(Description of the task) How does the data below read from its first line through the line containing "return np.concatenate([top_faces, low_faces, sides])"? Print those lines exactly.

(Recorded data)

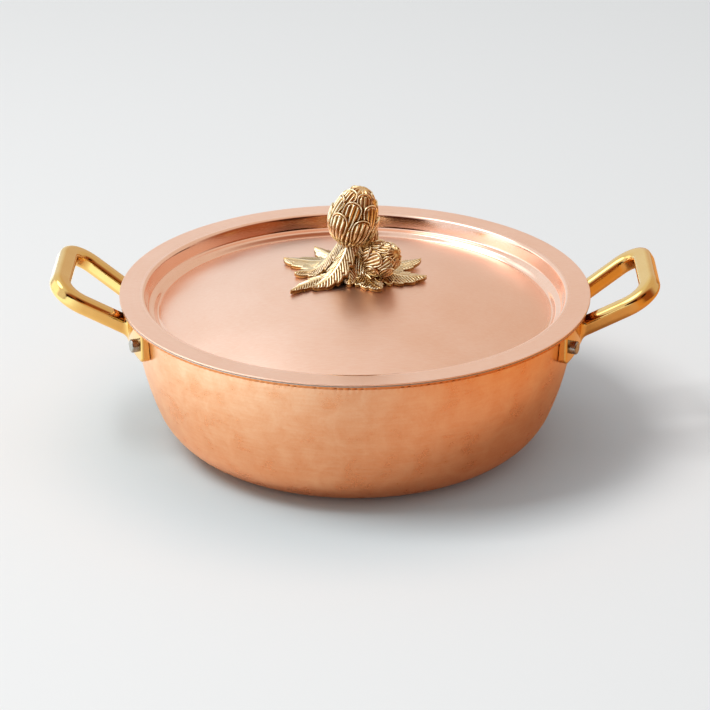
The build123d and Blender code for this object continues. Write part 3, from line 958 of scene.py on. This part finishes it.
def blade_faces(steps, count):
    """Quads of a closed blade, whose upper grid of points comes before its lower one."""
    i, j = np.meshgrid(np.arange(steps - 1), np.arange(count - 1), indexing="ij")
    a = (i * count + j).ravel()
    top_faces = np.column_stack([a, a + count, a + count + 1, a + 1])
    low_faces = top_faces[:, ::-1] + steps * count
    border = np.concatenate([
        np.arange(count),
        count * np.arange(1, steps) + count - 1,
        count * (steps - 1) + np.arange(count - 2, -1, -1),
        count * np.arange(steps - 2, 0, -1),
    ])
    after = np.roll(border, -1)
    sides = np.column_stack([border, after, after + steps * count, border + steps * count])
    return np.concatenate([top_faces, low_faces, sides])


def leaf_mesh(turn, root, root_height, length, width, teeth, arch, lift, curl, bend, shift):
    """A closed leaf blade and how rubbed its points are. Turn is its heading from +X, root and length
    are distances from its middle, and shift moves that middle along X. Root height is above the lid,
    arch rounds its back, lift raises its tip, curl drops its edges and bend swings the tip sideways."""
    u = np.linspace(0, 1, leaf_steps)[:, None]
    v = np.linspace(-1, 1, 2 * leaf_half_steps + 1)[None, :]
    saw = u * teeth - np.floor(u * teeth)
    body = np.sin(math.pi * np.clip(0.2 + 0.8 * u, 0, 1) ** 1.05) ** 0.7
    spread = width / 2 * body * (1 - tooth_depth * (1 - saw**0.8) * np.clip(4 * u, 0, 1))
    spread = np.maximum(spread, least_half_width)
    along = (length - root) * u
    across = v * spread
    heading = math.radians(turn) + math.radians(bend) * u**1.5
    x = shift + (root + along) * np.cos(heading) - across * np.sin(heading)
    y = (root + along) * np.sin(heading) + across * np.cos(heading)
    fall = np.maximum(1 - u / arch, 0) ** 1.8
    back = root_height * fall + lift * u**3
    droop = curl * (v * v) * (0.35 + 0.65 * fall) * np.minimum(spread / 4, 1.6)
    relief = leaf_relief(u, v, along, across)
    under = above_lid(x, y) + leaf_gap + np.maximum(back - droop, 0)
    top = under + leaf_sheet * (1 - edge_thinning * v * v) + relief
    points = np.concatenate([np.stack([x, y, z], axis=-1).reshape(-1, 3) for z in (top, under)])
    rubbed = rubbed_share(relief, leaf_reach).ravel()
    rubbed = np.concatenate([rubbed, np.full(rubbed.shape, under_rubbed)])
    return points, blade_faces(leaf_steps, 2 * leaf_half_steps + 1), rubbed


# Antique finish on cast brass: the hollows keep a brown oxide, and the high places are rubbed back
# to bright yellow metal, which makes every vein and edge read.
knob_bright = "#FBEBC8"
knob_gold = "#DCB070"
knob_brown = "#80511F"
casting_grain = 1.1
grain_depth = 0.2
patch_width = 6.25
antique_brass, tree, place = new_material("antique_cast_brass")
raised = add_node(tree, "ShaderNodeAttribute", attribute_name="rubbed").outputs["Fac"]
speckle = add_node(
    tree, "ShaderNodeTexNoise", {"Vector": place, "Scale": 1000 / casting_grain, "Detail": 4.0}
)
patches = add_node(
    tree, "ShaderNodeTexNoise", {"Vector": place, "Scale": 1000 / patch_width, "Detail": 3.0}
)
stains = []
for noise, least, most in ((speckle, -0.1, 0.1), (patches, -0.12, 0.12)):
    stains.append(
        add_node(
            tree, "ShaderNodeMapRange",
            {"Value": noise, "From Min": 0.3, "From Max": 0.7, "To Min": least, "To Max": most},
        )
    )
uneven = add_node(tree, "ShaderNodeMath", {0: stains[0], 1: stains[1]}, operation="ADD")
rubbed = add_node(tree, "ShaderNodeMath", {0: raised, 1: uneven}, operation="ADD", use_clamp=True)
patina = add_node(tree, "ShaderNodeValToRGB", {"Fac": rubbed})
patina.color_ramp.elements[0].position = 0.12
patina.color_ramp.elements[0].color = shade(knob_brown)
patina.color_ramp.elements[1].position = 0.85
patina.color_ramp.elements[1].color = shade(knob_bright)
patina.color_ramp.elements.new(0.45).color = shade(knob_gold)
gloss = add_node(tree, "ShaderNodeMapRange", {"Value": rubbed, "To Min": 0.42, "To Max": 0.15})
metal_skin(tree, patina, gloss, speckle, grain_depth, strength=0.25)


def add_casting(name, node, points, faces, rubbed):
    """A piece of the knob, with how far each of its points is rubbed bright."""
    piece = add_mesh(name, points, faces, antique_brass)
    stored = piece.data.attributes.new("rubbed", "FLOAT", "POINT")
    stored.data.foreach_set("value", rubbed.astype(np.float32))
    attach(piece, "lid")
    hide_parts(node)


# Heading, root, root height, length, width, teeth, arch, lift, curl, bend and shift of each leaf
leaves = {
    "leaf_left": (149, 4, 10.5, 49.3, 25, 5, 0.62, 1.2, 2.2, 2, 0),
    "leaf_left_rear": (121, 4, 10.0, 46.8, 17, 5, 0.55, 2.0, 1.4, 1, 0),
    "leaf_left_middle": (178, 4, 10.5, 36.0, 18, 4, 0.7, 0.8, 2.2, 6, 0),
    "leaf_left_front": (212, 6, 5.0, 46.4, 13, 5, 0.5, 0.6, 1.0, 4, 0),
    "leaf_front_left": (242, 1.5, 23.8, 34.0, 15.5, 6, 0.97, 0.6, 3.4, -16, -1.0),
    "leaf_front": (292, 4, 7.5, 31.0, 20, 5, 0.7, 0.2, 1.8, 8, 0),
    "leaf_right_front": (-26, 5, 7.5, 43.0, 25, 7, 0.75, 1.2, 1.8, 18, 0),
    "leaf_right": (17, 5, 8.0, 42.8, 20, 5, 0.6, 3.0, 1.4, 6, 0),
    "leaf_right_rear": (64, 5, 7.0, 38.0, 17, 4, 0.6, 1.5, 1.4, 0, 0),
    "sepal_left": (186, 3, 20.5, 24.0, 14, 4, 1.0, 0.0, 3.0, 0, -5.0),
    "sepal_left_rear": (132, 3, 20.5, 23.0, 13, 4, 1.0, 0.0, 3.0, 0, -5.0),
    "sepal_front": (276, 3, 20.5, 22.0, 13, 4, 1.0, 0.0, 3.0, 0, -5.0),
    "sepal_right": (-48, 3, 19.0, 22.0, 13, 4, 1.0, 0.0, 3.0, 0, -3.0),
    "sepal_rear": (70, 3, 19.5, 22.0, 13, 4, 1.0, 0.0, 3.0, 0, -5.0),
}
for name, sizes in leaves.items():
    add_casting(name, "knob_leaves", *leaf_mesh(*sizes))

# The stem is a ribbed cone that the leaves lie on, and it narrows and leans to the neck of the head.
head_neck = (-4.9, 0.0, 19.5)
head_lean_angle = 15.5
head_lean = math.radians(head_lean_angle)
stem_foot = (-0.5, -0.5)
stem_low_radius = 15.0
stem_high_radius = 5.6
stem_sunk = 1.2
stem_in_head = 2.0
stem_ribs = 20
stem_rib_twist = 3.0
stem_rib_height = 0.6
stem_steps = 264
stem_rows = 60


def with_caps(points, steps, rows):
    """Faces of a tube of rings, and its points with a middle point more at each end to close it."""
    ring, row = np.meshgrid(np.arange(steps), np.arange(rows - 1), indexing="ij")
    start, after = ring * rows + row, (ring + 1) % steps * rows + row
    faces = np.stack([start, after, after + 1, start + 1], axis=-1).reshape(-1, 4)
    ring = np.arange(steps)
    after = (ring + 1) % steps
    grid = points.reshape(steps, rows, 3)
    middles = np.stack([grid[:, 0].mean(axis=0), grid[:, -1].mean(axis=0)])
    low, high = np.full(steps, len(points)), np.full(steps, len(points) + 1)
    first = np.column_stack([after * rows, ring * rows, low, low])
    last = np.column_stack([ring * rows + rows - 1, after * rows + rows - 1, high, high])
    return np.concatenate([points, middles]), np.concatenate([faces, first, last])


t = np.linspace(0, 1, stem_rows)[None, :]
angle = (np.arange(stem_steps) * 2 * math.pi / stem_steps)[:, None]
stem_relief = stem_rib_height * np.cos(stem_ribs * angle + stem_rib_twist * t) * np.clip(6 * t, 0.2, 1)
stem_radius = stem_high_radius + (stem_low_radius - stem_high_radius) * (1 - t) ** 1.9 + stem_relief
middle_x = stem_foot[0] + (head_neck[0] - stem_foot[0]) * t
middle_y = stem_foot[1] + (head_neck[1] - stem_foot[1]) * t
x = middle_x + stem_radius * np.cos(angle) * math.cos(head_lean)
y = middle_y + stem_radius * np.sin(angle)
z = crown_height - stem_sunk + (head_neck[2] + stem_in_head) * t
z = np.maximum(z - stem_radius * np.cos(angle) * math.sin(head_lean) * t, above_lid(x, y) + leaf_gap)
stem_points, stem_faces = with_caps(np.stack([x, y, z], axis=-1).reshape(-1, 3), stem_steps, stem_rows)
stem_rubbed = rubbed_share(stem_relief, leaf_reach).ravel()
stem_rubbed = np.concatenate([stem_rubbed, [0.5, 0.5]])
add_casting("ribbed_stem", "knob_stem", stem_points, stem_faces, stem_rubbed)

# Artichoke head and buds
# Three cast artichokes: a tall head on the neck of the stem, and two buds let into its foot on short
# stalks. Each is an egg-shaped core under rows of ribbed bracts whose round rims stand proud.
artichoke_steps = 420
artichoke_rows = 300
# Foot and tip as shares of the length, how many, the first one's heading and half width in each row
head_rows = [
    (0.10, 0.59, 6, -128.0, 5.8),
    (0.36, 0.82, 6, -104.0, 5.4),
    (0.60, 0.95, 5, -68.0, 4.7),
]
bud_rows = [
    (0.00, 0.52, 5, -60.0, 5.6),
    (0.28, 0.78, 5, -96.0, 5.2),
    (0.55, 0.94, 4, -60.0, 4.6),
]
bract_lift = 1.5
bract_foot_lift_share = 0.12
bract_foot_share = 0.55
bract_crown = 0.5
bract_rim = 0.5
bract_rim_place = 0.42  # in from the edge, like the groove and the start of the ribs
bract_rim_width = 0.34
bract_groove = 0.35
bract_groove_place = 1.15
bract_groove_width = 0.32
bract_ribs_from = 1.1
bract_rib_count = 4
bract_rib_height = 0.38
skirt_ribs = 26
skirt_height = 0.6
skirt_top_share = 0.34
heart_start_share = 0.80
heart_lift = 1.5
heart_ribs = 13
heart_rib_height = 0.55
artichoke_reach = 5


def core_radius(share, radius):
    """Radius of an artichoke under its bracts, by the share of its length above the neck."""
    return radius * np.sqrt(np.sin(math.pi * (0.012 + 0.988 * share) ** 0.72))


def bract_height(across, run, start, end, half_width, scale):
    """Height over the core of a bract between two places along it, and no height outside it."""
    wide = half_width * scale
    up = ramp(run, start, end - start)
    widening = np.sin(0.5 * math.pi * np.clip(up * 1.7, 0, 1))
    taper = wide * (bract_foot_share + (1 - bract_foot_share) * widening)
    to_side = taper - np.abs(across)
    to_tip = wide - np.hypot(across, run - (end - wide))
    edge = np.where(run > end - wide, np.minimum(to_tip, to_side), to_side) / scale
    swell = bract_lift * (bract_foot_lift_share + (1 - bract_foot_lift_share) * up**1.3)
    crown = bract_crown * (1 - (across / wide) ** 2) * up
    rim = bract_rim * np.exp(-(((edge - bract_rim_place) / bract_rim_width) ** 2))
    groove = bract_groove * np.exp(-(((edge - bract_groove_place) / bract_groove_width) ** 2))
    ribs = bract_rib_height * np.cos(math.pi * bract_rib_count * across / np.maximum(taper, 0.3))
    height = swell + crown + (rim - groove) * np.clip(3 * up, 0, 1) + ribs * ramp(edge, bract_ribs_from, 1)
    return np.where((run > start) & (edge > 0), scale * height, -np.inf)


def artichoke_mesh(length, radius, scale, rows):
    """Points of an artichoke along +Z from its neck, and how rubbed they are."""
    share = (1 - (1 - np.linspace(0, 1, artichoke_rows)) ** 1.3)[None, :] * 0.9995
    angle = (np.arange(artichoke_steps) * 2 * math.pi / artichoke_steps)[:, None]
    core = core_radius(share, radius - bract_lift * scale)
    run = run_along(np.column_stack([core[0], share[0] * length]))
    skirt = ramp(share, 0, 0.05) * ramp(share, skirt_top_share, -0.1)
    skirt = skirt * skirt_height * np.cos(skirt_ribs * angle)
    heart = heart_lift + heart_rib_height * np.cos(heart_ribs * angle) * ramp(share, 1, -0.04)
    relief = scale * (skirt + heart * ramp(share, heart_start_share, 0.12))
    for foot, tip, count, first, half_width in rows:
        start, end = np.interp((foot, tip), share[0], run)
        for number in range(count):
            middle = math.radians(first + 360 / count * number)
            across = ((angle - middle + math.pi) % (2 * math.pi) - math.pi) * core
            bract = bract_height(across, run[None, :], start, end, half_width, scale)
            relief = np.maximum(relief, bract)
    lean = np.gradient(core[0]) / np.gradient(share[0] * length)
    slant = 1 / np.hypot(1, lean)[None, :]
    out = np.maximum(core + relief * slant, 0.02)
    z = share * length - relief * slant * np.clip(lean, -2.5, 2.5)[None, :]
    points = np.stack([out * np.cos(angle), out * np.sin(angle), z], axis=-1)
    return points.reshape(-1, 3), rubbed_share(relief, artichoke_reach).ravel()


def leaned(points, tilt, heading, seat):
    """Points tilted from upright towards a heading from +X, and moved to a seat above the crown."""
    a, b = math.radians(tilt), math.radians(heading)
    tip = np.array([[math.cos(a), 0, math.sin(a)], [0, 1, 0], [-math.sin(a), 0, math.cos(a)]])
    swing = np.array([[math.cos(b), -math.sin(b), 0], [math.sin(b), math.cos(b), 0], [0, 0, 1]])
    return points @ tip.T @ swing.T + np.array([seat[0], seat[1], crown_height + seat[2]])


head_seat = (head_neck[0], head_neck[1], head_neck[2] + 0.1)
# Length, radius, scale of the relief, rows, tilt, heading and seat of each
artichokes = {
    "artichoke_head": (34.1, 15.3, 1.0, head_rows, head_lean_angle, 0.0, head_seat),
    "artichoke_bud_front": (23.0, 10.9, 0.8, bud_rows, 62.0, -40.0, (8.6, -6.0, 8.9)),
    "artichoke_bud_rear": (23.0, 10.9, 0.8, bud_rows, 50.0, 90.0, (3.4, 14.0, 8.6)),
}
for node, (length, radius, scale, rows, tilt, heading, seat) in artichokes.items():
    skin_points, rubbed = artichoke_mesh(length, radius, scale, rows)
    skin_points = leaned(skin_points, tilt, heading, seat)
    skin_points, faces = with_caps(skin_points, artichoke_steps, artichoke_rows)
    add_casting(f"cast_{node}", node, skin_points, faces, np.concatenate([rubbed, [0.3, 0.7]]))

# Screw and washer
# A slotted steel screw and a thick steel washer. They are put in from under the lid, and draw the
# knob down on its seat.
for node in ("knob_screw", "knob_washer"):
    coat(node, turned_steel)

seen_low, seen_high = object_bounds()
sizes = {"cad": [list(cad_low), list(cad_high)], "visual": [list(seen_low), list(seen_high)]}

(Output of the exercise)
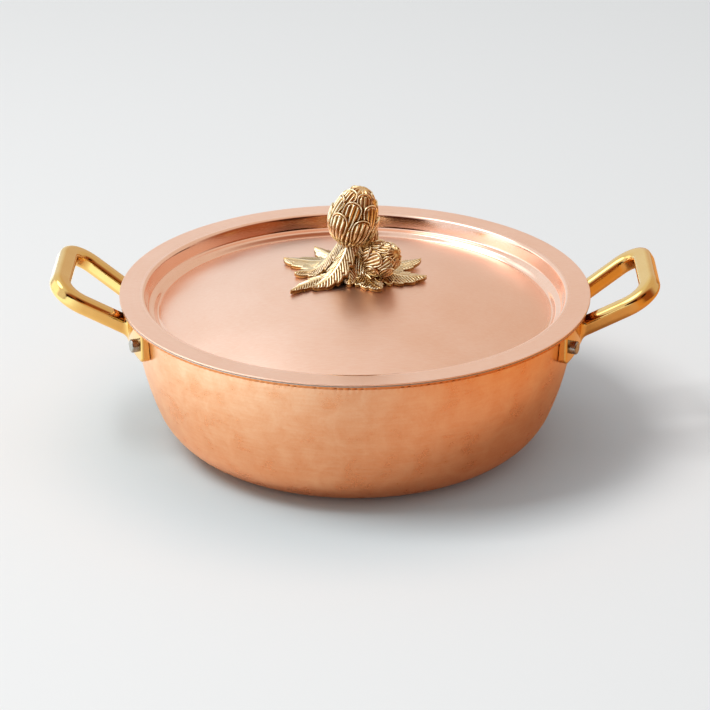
The build123d and Blender code for this object continues. Write part 3, from line 958 of scene.py on. This part finishes it.
def blade_faces(steps, count):
    """Quads of a closed blade, whose upper grid of points comes before its lower one."""
    i, j = np.meshgrid(np.arange(steps - 1), np.arange(count - 1), indexing="ij")
    a = (i * count + j).ravel()
    top_faces = np.column_stack([a, a + count, a + count + 1, a + 1])
    low_faces = top_faces[:, ::-1] + steps * count
    border = np.concatenate([
        np.arange(count),
        count * np.arange(1, steps) + count - 1,
        count * (steps - 1) + np.arange(count - 2, -1, -1),
        count * np.arange(steps - 2, 0, -1),
    ])
    after = np.roll(border, -1)
    sides = np.column_stack([border, after, after + steps * count, border + steps * count])
    return np.concatenate([top_faces, low_faces, sides])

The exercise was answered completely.